The annual profit of electronics and white-goods giant JB Hi-Fi rose 7.1 per cent to $249.8 million in the year to June 30, above the market’s expectations of $245 million.

Its total sales came in at $7.1 billion, up 3.5 per cent on 2018, with the company paying a full-year dividend of $1.42 (up 7.6 per cent on 2018), with a final dividend up 10.9 per cent.

Chief executive Richard Murray said games, smart-home devices and fitness devices were the stand-out performers, as the group’s largest business, its JB Hi-Fi stores, saw a 4.1 per cent growth in sales to $4.73 billion.

The Good Guys chain, which JB Hi-Fi bought in 2016 for $870 million, also lifted sales 2.2 per cent to $2.25 billion, while JB-Hi-Fi in New Zealand boosted sales 2 per cent to $NZ236.2 million ($225.19 million).

That result comes despite tumbling sales of DVDs and CDs, and also contrasts sharply with the fortunes of other retailers – retail turnover rose only 0.4 per cent in June, with that of department stores falling by 0.6 per cent.

The JB Hi-Fi announcement comes just a week after David Jones’ parent company, South Africa-based Woolworths Holdings (no relation to Woolworths supermarkets), announced it had written off $437 million from the store’s valuation. 

That left the once-dominant department store valued at $965 million; less than half the $2.2 billion Woolworths Holdings paid for it in 2014.

JB Hi-Fi’s share price since February 2019

Source: ASX

Less is more key to JB success

Executive director of the Australian Retailers Association Russell Zimmerman said JB was simply “one of the great retailers”, ascribing much of the success to its low-frills fitouts and staff knowledge.

“When I go into a JB Hi-Fi store, I get that feeling that I am not paying for a whole lot of frills, and that I’m getting great value for money,” he said. “And you have staff in there who always know what they are talking about.”

He also praised its chief executive for his ability to read his market and for fostering a good corporate culture.

“Richard Murray has an innate understanding of the market and has got some great people in place,” Mr Zimmerman said.

“From top to bottom, a good organisation relies on a good CEO, and in Richard Murray you have a very astute CEO.”

He also highlighted the company’s approach to social responsibility, that is, its Giving Back program in which the company matches staff donations dollar for dollar to a range of nine not-for-profit organisations.

According to JB’s figures, more than 6000 staff (or 81 per cent) contribute to the program each week.

“I think when you get staff who are engaged with the company in that way, they understand the ethos of the place, and that makes the people in the organisation want to belong.”
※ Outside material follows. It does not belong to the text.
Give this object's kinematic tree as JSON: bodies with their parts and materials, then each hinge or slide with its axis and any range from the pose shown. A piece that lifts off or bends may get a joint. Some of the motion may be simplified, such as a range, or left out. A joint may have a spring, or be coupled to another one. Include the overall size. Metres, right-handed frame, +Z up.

Colin Barnard, a commercial director with internet advertising specialists Criteo, said JB Hi-Fi had created an “incredible in-store format that has really appealed to Aussies and has successfully evolved with the times”.

“I think JB Hi-Fi and The Good Guys benefit by their store footprint, and especially JB Hi-Fi’s bargains and offers that bring customers in with one purchase in mind and then cross-sell to other product,” Mr Barnard said.

And given the company’s online sales were only 5.5 per cent of total sales, there is plenty of scope for the company to keep growing by improving its online offering.

Mr Barnard said a NAB ecommerce report found that online sales in Australia were about 9 per cent of traditional bricks-and-mortar sales, while comparable tech retailers in the UK, US and France had online sales ranging from 14 to 22 per cent.

“As their logistics have improved and their website presence is due to make a dramatic shift forward, I would be flagging them for significant growth and success online,” Mr Barnard said.

“The trick will be to do that and enhance the in-store sales growth rather than cannibalise it. We know that many of the world’s best multi-channel retailers recognise the benefits that online shopping brings to in-store sales and vice versa but it can be a double-edged sword.

“Showrooming, where customers visit a store to examine a product before buying it online at a cheaper price, or webrooming, where customers research products online before heading to the store to purchase, have become commonplace trends in a consumer’s shopping journey.”

JB Hi-Fi shares soared by 13 per cent at the start of trade, but finished 9.98 per cent up, closing the day at $30.75.